As it stands, the grand jury ruling clears the way for Jopek to return to the force. Although he was among the 250 police officers laid off in January, he's at the top of the list to be called back when money becomes available. Jopek could be returning to the streets any day now, meaning the city may soon enjoy the odd distinction of employing a cop whom it believes committed reckless homicide.


Nicole Tomazic's life has been frozen in time since the night of Strnad's death. She still speaks of him in the present tense, still wears the diamond ring he gave her when he proposed. Ten days after his death, Strnad gave her one last present: A Tiffany bracelet arrived in the mail. He had ordered it at 2 a.m. the day that he died.

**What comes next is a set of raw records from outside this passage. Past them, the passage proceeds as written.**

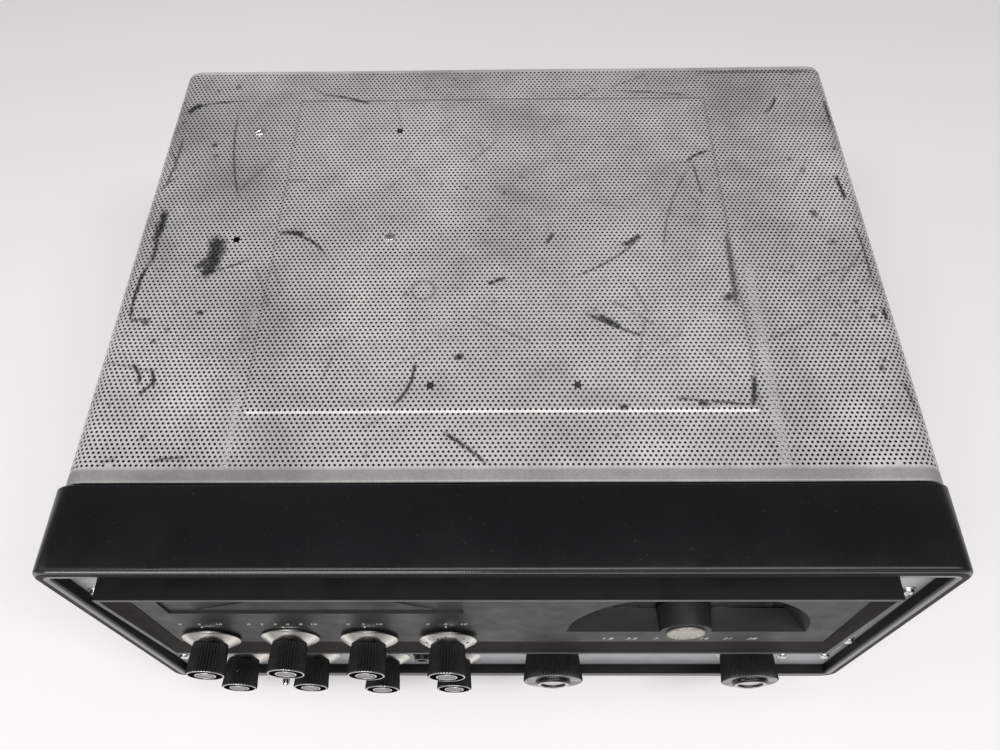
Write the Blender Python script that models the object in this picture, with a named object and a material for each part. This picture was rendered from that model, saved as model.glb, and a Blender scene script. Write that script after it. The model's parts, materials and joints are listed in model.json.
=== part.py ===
"""Tabletop short-wave set: perforated cabinet, black front surround, control panel, knobs,
dial, meter, feet and the main pieces on its chassis.

Lengths in this file are millimetres and mesh() turns them into metres. X runs to the right,
Y runs to the back and Z runs up from the table. Depths are first given from the surround's
front face (depth 0, knobs at negative depth) and are shifted by DEPTH_SHIFT, so that the
whole set is centred on Y = 0.
"""
import math

import bmesh
import bpy
from mathutils import Matrix, Vector

MM = 0.001
GAP = 0.3  # clearance between two pieces that touch on the real set
PAST = 5.0  # how far a cutting shape reaches past what it cuts

# Overall size
WIDTH = 508.0
HEIGHT = 267.0
FOOT_HEIGHT = 24.5
SURROUND_DEPTH = 51.5
CABINET_BACK = 410.0
REAR_REACH = 421.8  # how far back the rear connector reaches
FRONT_REACH = -27.8  # how far forward the upper knobs reach
DEPTH_SHIFT = -(FRONT_REACH + REAR_REACH) / 2

# Surround and cabinet
LIP = 10.5
SURROUND_WALL = 4.0
LIP_DEPTH = 6.7
SURROUND_RADIUS = 12.0
MOUTH_RADIUS = 5.0
INNER_RADIUS = 8.0
CABINET_WIDTH = 505.5
CABINET_OFFSET_X = 1.0  # the sleeve sits a little off centre in the surround
CABINET_TOP = HEIGHT - 1.5
CABINET_RADIUS = 14.0
SHEET = 1.2
PLATEAU = (-154.5, 156.0, 97.0, 375.0)  # x low, x high, depth low, depth high
PLATEAU_RISE = 1.2
REAR_WINDOW_X = (-205.0, 205.0)
REAR_WINDOW_Z = (44.0, 106.0)
PLATEAU_SLOPE = 3.5

# Front panel and escutcheon
PANEL_FRONT = 7.0
PANEL_BACK = 9.0
ESC_X = (-223.8, 219.8)
ESC_Z = (115.5, 246.0)
ESC_FACE = -3.0
ESC_RIM_LOW = -5.0  # the rim leans: depth of its lower and upper edge
ESC_RIM_TOP = -8.0
ESC_RIM_SLOPE = (12.0, 9.5, 23.5)  # width of the slope inside it: left, right, bottom
ESC_WALL = 3.0
ESC_BACK = PANEL_FRONT - GAP
DIAL_X = 116.0
DIAL_Z = 163.5
DIAL_RADIUS = 75.0
DIAL_NARROW = 64.0  # the recess narrows to this at its back
DISC_RADIUS = 71.0
VFO_FRONT = 30.0
BOSS_RADIUS = 16.0
BOSS_FOOT = 17.5
METER_X = (-197.0, -22.0)
METER_Z = (203.0, 241.0)
METER_FLOOR = -1.5
METER_CASE_X = (-144.0, -70.0)
METER_CASE_Z = (208.0, 240.5)
METER_CASE_FRONT = 5.6
DIAL_BACK = 12.0  # the dial recess is this deep, through the panel
CAST_WALL = 2.5

# Knobs: columns and rows of the eight small ones, then the two large ones
COLUMNS = (-186.6, -135.8, -85.0, -34.3)
UPPER_Z = 153.0
LOWER_Z = 80.3
UPPER_FACE = -27.8
LOWER_FACE = -20.2
KNOB_LENGTH = 23.4  # from its front face to the back edge of its skirt
KNOB_FRONT_RADIUS = 12.2
KNOB_BACK_RADIUS = 11.2
SKIRT_RADIUS = 18.4
SKIRT_RISE = 4.6
UPPER_SEAT = (0.0, 1.0, 0.0, -0.8)  # how far back each knob sits on its shaft
LOWER_SEAT = (0.0, 0.0, -1.2, -0.8)
SHAFT_RADIUS = 3.17
BIG_Z = 87.0
BIG_X = (35.2, 172.3)
BIG_FACE = -17.0
BIG_BACK = 2.0
LOAD_RADII = (20.8, 18.6)  # at the face, at the back
TUNE_RADII = (19.7, 18.4)
FLANGE_RADIUS = 21.8
LOAD_SHAFT_END = 52.0  # the loading knob's shaft meets the capacitor's rotor here
TUNE_SHAFT_END = 48.0
HOLE_RADIUS = 5.2

# Small pieces on the panel
TOGGLE = (-160.5, 2.0, 57.5)  # x, depth of its pivot, z
TOGGLE_REST_DEG = 10.0  # the lever leans down by this
JACK = (-59.7, 65.5)
METER_REST_DEG = 40.0  # the needle leans left by this

# Chassis
CHASSIS_X = 215.0
CHASSIS_FRONT = 27.0
CHASSIS_BACK = 400.0
CHASSIS_Z = (40.0, 110.0)
DECK = CHASSIS_Z[1]
CAPACITOR = (60.0, 112.0)  # depths of the loading capacitor's two ends
VANE = 1.2
VANE_PITCH = 8.0

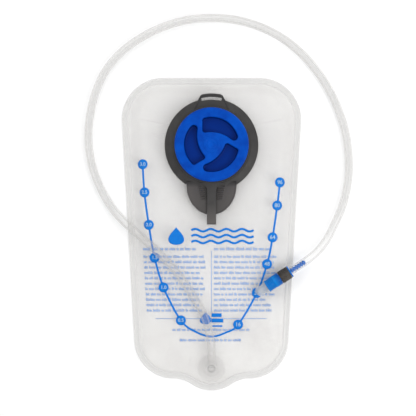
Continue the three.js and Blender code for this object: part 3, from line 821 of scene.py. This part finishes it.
def ribbon(line, width):
    """A flat strip along a line, five points wide."""
    loops = []
    for i, point in enumerate(line):
        ahead = (line[min(i + 1, len(line) - 1)] - line[max(i - 1, 0)]).normalized()
        aside = Vector((-ahead.y, ahead.x))
        places = [point + aside * width * (share - 0.5) for share in (0, 0.25, 0.5, 0.75, 1)]
        loops.append([(place.x, place.y, 0) for place in places])
    return skin(loops, around=False)


def disc(x, y, radius, rings=4, sides=32):
    loops = []
    for ring in range(rings + 1):
        size = radius * ring / rings
        loops.append([(x + size * cos(a), y + size * sin(a), 0) for a in bearings(sides)])
    return skin(loops)


def numeral(text, x, y, size):
    """A number as a flat shape."""
    curve = bpy.data.curves.new("numeral", "FONT")
    curve.body = text
    curve.size = size
    curve.offset = 0.02 * size
    curve.align_x = "CENTER"
    curve.align_y = "CENTER"
    writer = bpy.data.objects.new("numeral", curve)
    bpy.context.scene.collection.objects.link(writer)
    graph = bpy.context.evaluated_depsgraph_get()
    mesh = bpy.data.meshes.new_from_object(writer.evaluated_get(graph))
    shape = [(v.co.x + x, v.co.y + y, 0) for v in mesh.vertices], [tuple(f.vertices) for f in mesh.polygons]
    bpy.data.objects.remove(writer)
    bpy.data.meshes.remove(mesh)
    return shape


def printed(name, film, shape, ink, lift=INK_LIFT):
    """A thin layer of ink that lies on a film."""
    layer = build(name, film.draped(shape, lift), ink, sharp=60, solid=INK_THICKNESS)
    belongs(layer, "bag", None)


def make_scale_print(film, ink, pale):
    left = [(-x, y) for x, y in SCALE_LEFT]
    line = smooth_line(left + SCALE_FOOT + SCALE_RIGHT[::-1], 1.2)
    marks = [(text, x, y) for text, (x, y) in zip(LITRES + OUNCES, left + SCALE_RIGHT)]
    discs = [disc(x, y, DISC) for _, x, y in marks]
    printed("scale_print", film, merged(ribbon(line, LINE_WIDTH), *discs), ink)
    texts = [numeral(text, x, y, 5.7 if "." in text else 6.4) for text, x, y in marks]
    printed("scale_numbers", film, merged(*texts), pale, 2 * INK_LIFT)


def drop_outline(x, y, size):
    """A plain water drop, point up."""
    points = []
    for i in range(40):
        angle = 2 * pi * i / 40
        wide = size * 0.62 * sin(angle) * sin(angle / 2) ** 1.3
        points.append((x + wide, y + size * 0.5 * cos(angle)))
    return points


def flat(outline):
    """A filled flat outline."""
    ring = [Vector((x, y, 0)) for x, y in outline]
    return [tuple(point) for point in ring], [tuple(face) for face in tessellate_polygon([ring])]


def filled(outline, rings=7):
    """A filled flat outline with points inside it too, so that it can follow the film."""
    middle = sum((Vector(point) for point in outline), Vector((0, 0))) / len(outline)
    loops = []
    for ring in range(rings + 1):
        places = [middle.lerp(Vector(point), ring / rings) for point in outline]
        loops.append([(place.x, place.y, 0) for place in places])
    return skin(loops)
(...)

Tomazic worries that their daughter Haley will forget what a great father she had, so she tries to keep Strnad's memory alive by reminding her of all the fun they had together. On his birthday this year, Haley released a bouquet of balloons with a note attached that said, "I love you Daddy."

Tomazic struggles to explain his absence. "I tell her, 'Daddy had a very special job to do in heaven,' and she says, 'Why couldn't somebody else do it?'" But there is one thing Tomazic hasn't had the heart to tell Haley about her father: how he died.

"She thinks it was a car accident," Nicole says. "She doesn't know that a police officer killed her father."